8 Responses to The Lovebirds

  1. chris frain says:

    I found the above very interesting, thanks for the information.
    I’m a Rotherham fellow myself and I was really into the early 90’s music scene. It was listening to John Peel that got me into bands like Treebound Story and Greenhouse (Native).
    Then it was a short trip on the bus to buy the rare music at Warp records or a gig at the Leadmill in Sheffield. I was fortunate to see The Lovebirds two or three times in Sheff (in fact I was at the Hawley gig in Galway last Dec. I live in Ireland now).
    If you know how I can get a copy of the Lovebirds white label I would be very grateful.

    • simon robinson says:

      Chris – yes, Warp Records was a great shop, though it doesn’t seem to have lasted very long once the label itself moved off to London. It was a jewelery shop last time I went down that way. It’s been ages since the Leadmill put on anything I wanted to see ( think Royksopp were the last band), they don’t seem to do many live gigs these days. I remember going to their opening week of shows, amazingly diverse set of bands. I did some work for Native Records in their early days as well, will have to dig those covers out.
      Funnily enough I bumped into Richard H. in town the other day and said hello, we were both heading into the Forbidden Planet store! (Not sure why I bother, it’s the world’s worst stocked sci-fi shop mainly because it’s so tiny).
      I do have a couple of copies of the 12″ single somewhere, I’ll contact you off the blog.

      • chris frain says:

        It was a Hieneken big top event at lower DonValley, Sheffield when me and a friend first caught the Lovebirds in action. We had just watched Energy Orchard in the tent before hand. The LB were on the outside stage, I remember them dressed in black leather with a rough guitar driven sound. We were blown away! My mate bought the 12” EP the following week at Warp records.
        The second time was at the Leadmill with support from a band called 100 Quid. I remember the singer being a bit mad, in fact he sent a member of the audience to the back of the room for not getting into the spirit of things. Hawley’s guitar malfunctioned and he played the remaining set with the support band’s guitar. I remember the queue to get in was all the way down to the railway station. When we finally made it to the door we found out the queue was for Evan Dando acoustic tickets a week later (The Leamonheads had just appeared on The Word and were very popular!). The wait was well worth it though.
        The 3rd gig was again at the Leadmill for a Mark Goodyear Evening Session thing. The Lovebirds were one of the local bands on the bill. Other bands that week included Living Colour, Senser and Pop Will Eat Itself. For me, the late 80s and early 90s music scene have not been touched since.

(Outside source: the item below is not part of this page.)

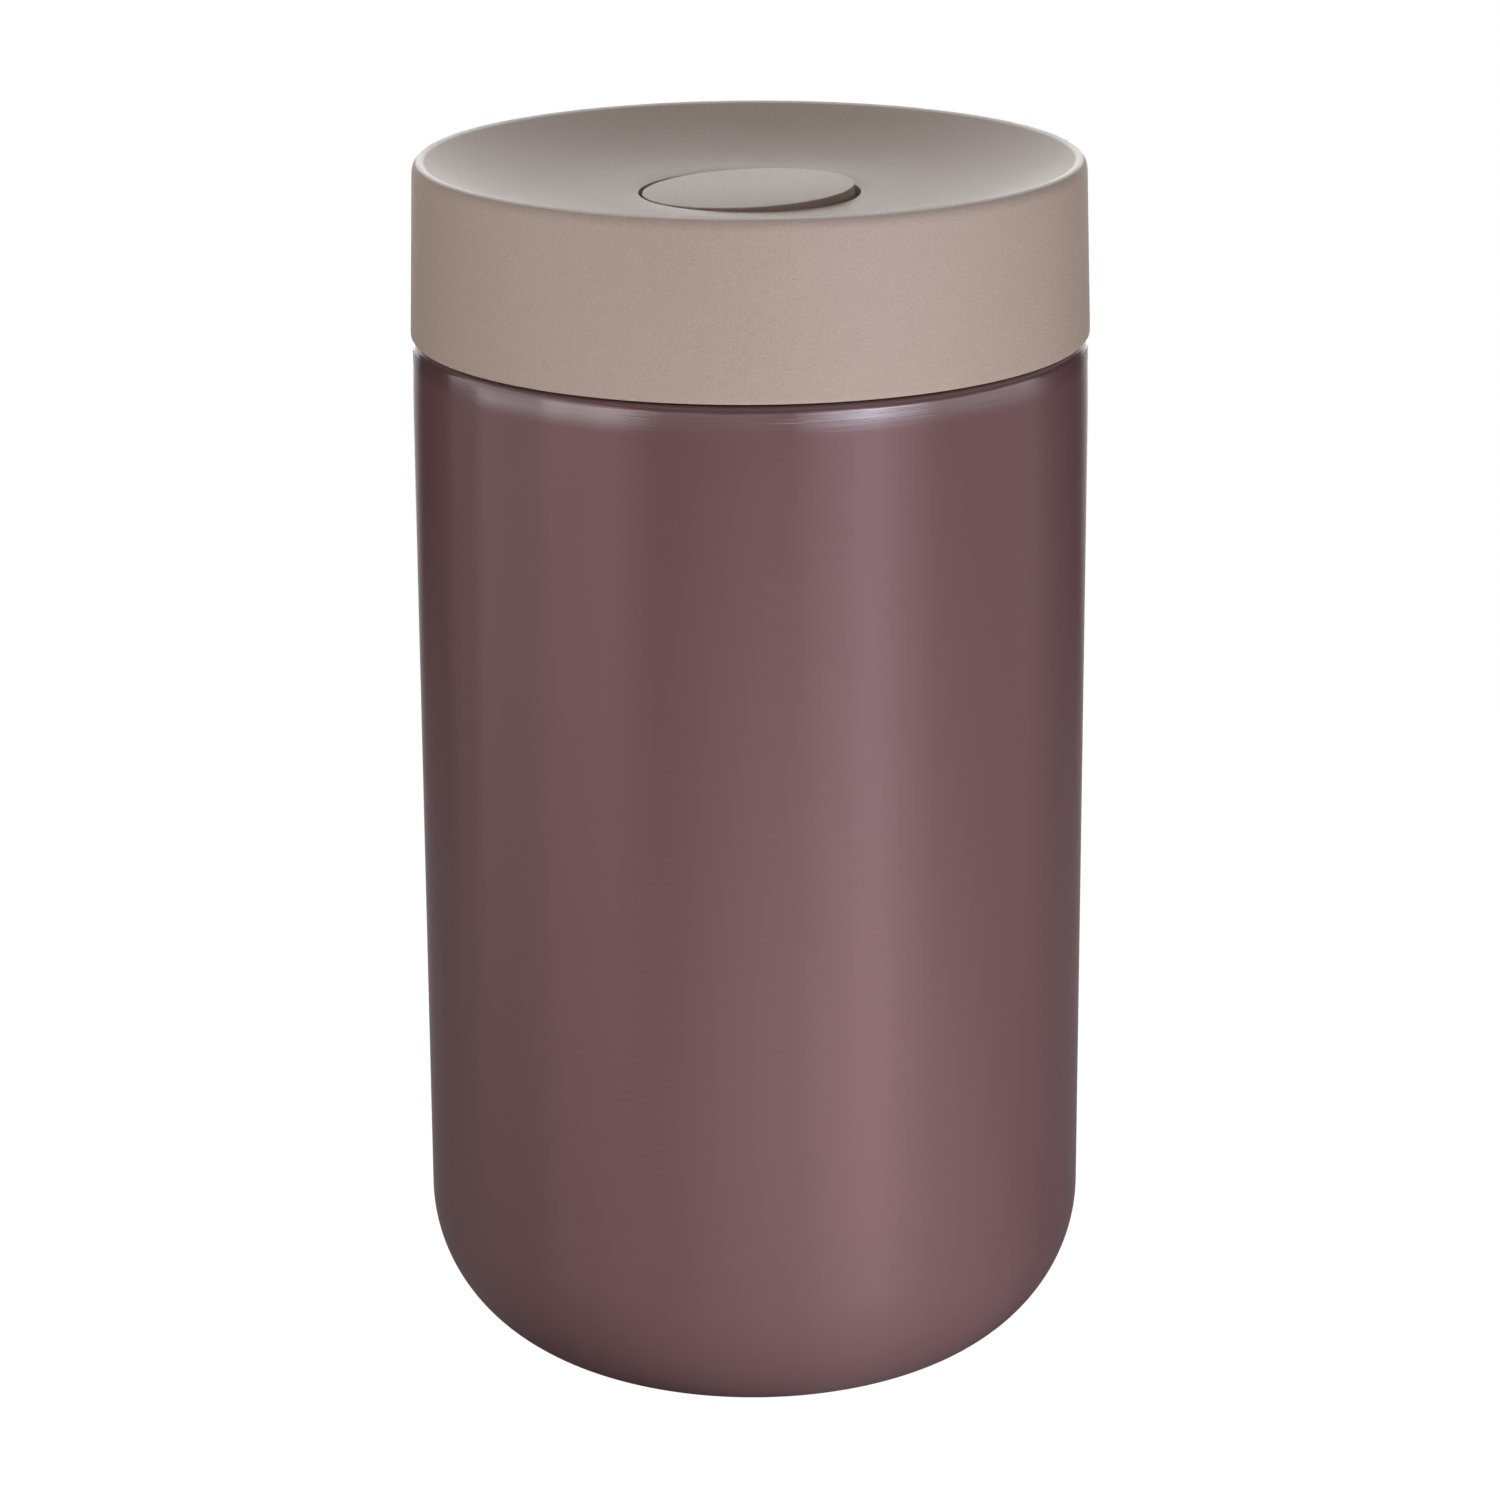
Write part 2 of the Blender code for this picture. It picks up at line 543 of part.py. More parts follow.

      • simon robinson says:

        Thanks for this Chris. I love the idea of waiting all that time and finding it was the wrong queue… We used to regularly queue for tickets for the bigger bands at The Sheffield City Hall, it really built to sense of excitement about an upcoming show and was much more sociable than sat cursing in front of a crashing online server. I reckon proper bands should offer printed tickets at selected outlets ahead of the web sale. That would sort out the men from the boys.
        I saw Living Colour myself, but not at The Leadmill.

  2. chris frain says:

    You’re right Simon, it was Living Colour and Lovebirds at Sheff Uni.
    (Radio 1 Sheff Sound City 93).

  3. Ruby Dimelow-Steel says:

    My dad Dean Steel was in this band on bass guitar, he and my mum were best friends with Richard and his wife Helen. Such a shame it didn’t go anywhere.

    • simon robinson says:

      I think if Richard hadn’t been lured away it probably would have, they were brilliant live when I saw them. Amazingly there is now a band by the same name working in London.

  4. chris says:

    I’m flying over to Sheffield from Ireland this week for the Tramlines festival.
    I cannot think of a better place to be!